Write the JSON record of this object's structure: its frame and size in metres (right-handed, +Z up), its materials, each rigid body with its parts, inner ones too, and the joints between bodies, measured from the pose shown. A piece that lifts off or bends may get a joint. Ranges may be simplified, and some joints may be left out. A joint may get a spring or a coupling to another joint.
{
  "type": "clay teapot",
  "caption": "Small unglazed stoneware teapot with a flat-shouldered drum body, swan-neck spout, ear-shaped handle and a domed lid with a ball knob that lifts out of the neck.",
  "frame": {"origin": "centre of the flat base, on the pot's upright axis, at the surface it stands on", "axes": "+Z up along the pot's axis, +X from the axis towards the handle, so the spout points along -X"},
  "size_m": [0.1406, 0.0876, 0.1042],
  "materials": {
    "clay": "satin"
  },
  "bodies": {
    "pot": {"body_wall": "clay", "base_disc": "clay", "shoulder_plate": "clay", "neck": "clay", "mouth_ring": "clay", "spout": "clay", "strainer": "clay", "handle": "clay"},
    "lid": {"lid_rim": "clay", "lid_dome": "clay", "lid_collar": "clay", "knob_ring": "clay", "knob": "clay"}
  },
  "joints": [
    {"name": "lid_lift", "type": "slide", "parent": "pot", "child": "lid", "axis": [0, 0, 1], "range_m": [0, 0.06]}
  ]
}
-*-
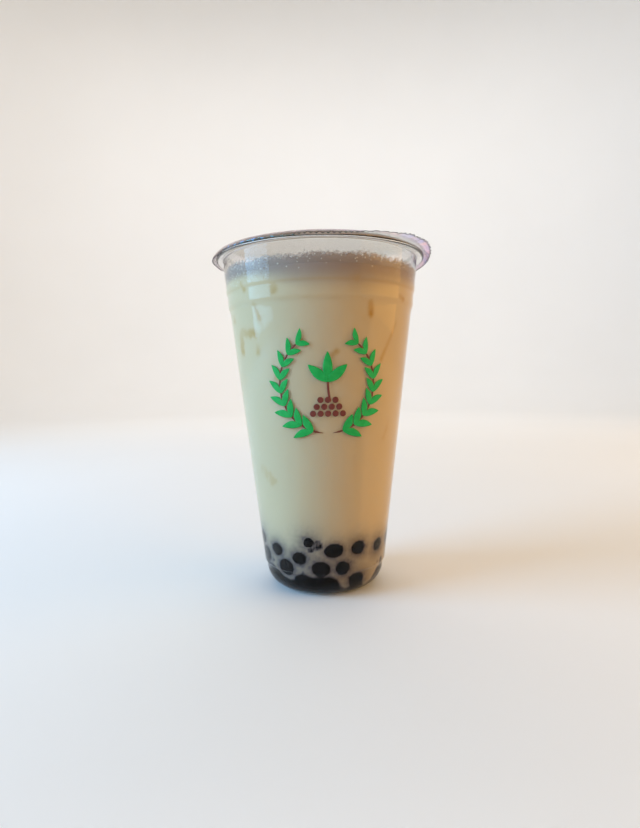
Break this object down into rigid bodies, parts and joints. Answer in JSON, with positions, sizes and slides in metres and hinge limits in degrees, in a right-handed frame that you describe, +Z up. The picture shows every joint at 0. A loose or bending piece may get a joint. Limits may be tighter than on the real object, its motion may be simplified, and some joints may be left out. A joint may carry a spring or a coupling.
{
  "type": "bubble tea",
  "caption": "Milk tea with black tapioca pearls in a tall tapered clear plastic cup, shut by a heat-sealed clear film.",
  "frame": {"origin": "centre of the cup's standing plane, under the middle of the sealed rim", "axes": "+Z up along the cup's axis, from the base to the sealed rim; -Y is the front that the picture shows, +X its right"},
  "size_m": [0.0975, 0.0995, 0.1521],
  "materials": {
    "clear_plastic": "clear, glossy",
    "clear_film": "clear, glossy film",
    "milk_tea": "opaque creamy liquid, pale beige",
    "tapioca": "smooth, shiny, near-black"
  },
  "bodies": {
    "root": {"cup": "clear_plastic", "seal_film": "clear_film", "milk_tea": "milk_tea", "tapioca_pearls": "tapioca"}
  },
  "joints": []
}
-*-
Return every line above in which the string "from" occurs.

## Exercise output
Write the JSON record of this object's structure: its frame and size in metres (right-handed, +Z up), its materials, each rigid body with its parts, inner ones too, and the joints between bodies, measured from the pose shown. A piece that lifts off or bends may get a joint. Ranges may be simplified, and some joints may be left out. A joint may get a spring or a coupling to another joint.
  "frame": {"origin": "centre of the flat base, on the pot's upright axis, at the surface it stands on", "axes": "+Z up along the pot's axis, +X from the axis towards the handle, so the spout points along -X"},
  "frame": {"origin": "centre of the cup's standing plane, under the middle of the sealed rim", "axes": "+Z up along the cup's axis, from the base to the sealed rim; -Y is the front that the picture shows, +X its right"},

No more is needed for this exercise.